Signal Processing

Signal Processing 

 

Modern signal processing encompasses the manipulation of information in both the analog and digital domains. Because of the availability of high speed computing devices (including digital signal processors) a great deal of signal processing work today is being done in the digital domain.  In some applications, however,  it is simply cheaper and more expeditious to do relatively modest processing while the signal is still in the analog domain.  Xecon has considerable experience in both analog and digital signal processing.

 

When digital signal processing is indicated, it is usually essential to do some limited conditioning of the the analog signal prior to its A/D conversion.  A good example of such pre-processing  is the low pass filtering of the input signal in order to prevent aliasing after conversion.  Another critical consideration represents the proper loading of the analog signal into the A/D converter so as to optimize conversion efficiency and minimize noise injection.  Finally, it is necessary to correctly design the front end sample and hold circuitry so that the converted signal represents a true replica of the input value.

 

 A/D converters have many parameters that may be of extreme criticality to the proper functioning of the overall system.
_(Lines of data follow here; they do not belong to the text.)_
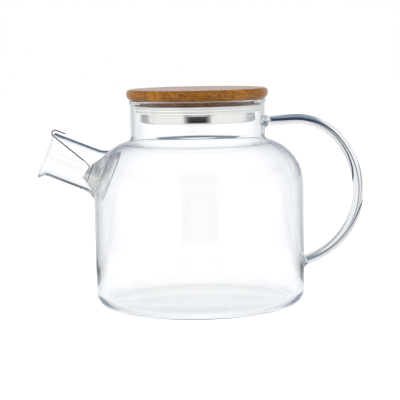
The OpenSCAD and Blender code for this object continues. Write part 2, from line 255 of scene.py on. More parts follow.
def depth(axes, up, side, inner):
    """How far along its axes the line at (up, side) meets the wall, found by halving the interval
    between a point that is surely inside the pot and one that is surely outside."""
    start = on_axes(axes, 0 * up, up, side)
    inside, outside, halvings = -32.0, 8.0, 48
    low, high = np.full(up.shape, inside), np.full(up.shape, outside)
    for _ in range(halvings):
        mid = (low + high) / 2
        p = start + mid[..., None] * axes[1]
        within = np.hypot(p[..., 0], p[..., 1]) < wall_radius(p[..., 2], inner)
        low = np.where(within, mid, low)
        high = np.where(within, high, mid)
    return (low + high) / 2


def border(ids, rows, columns):
    """The numbers round a window of a net, from its first row and column: along that row, over to
    the last row, and back."""
    a, b = rows
    step = 1 if b > a else -1
    there = np.arange(*columns) % ids.shape[1]
    back = np.arange(columns[1], columns[0], -1) % ids.shape[1]
    i = np.arange(a, b, step)
    down, up = ids[i, back[0]], ids[i + step, there[0]][::-1]
    return np.concatenate([ids[a, there], down, ids[b, back], up])


def angles_round(rim):
    """One angle for each point of a window's border, from its first corner and evenly round."""
    first_corner = 225
    return (first_corner - 360 * np.arange(len(rim)) / len(rim)) * DEG


def smooth_max(x, y, k):
    """The greater of x and y, rounded where they are closer than k."""
    h = np.clip(k - np.abs(x - y), 0, None) / k
    return np.maximum(x, y) + h * h * k / 4


def spread(axes, rim, turn, reach, steps, inner):
    """Rings on the wall that lead evenly from a window's border to a circle of radius reach."""
    origin, along, north, east = axes
    up0, side0 = (rim - origin) @ north, (rim - origin) @ east
    t = np.linspace(0, 1, steps + 1)[1:, None]
    up = up0 * (1 - t) + reach * np.cos(turn) * t
    side = side0 * (1 - t) + reach * np.sin(turn) * t
    return on_axes(axes, depth(axes, up, side, inner), up, side)


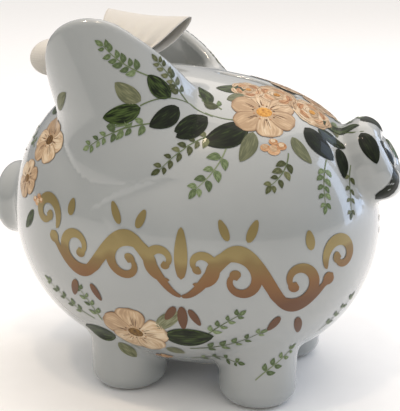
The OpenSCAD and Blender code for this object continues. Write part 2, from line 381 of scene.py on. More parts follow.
def make_paint(name, dark, middle, light, streaks, edge=None):
    """Brushed underglaze colour: bristle streaks along each stroke, each with its own tone."""
    material, shader = new_material(name, 0.3, coat=0.22, coat_roughness=0.04)
    # A low specular level keeps the dark greens dark beside the bright glaze
    shader.inputs["Specular IOR Level"].default_value = 0.08
    uv = add(material, "UVMap", uv_map="Brush").outputs["UV"]
    tone = add(material, "Attribute", attribute_name="tone").outputs["Fac"]
    spread = add(material, "Mapping", [("Vector", uv)], s3=(streaks[0], streaks[1], 1.0))
    noise = add(material, "TexNoise", [("Vector", spread.outputs[0])], scale=1.0, detail=2.0,
                noise_dimensions="3D")
    lifted = add(material, "Math", [(0, tone)], operation="MULTIPLY_ADD", s1=0.35, s2=-0.17)
    total = add(material, "Math", [(0, noise.outputs["Fac"]), (1, lifted.outputs[0])],
                operation="ADD")
    tint = ramp(material, total.outputs[0], (0.32, dark), (0.52, middle), (0.72, light))
    if edge:
        split = add(material, "SeparateXYZ", [("Vector", uv)])
        rim = add(material, "MapRange", [("Value", split.outputs["X"])], s1=0.78, s2=1.0)
        beside = add(material, "Math", [(0, split.outputs["Y"])], operation="SUBTRACT", s1=0.5)
        away = add(material, "Math", [(0, beside.outputs[0])], operation="ABSOLUTE")
        sides = add(material, "MapRange", [("Value", away.outputs[0])], s1=0.34, s2=0.5)
        border = add(material, "Math", [(0, rim.outputs[0]), (1, sides.outputs[0])],
                     operation="MAXIMUM")
        broken = add(material, "Math", [(0, border.outputs[0]), (1, noise.outputs["Fac"])],
                     operation="MULTIPLY")
        strong = add(material, "MapRange", [("Value", broken.outputs[0])], s1=0.22, s2=0.55)
        mixed = add(material, "MixRGB", [("Fac", strong.outputs[0]), ("Color1", tint)],
                    s2=colour(edge))
        tint = mixed.outputs[0]
    connect(material, tint, shader.inputs["Base Color"])
    bump(material, shader, noise.outputs["Fac"], 0.00008, 0.5)
    return material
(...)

Examples are conversion rates and types, linearity, missing codes, and the basic consideration of quantization noise.  All must be carefully examined prior to choosing the proper device for A/D conversion.  Non-linearities and certain missing code problems can be a real disaster in feedback control systems.  Quantization noise is always present in sampled data systems, but can mitigated and minimized through proper design analysis and hardware selection.

 

Once the information has been properly converted into the digital domain it is then possible to apply one of the numerous techniques of modern digital signal processing to the problem.   These are sophisticated mathematical methods whereby one can manipulate the data ensemble to obtain the desired results.  Common DSP examples are filtering (smoothing, emphasis, de-emphasis), the use of transform methods (FFT, DFT, Hadamard, Haar, etc.) to perform spectral analysis and manipulation, and the utilization of convolution techniques.

 

The two-dimensional (spatial) aspect of images make them particularly amenable to digital manipulation. By using the appropriate DSP technique one is able to mechanize processes that can produce remarkably noticeable effects on the image such as: contrast improvement, edge crispening, noise cleaning, and color enhancement.  Contrast enhancement is usually produced by histogram re-scaling and/or the use of statistical differencing.  Edge crispening can be achieved via the use of unsharp masking or a high-pass convolutional filter.  Noise cleaning is usually performed via either median filtering, non-linear smoothing, or the use of a low pass convolutional mask.  A valuable technique that is particularly useful when displaying features developed from digitally processed images is the use of false and/or psuedo color.

 

 Finally the use of DSP  is essential in preparing signals for either compact storage or optimal data transmission through the use of coding and/or data compression techniques.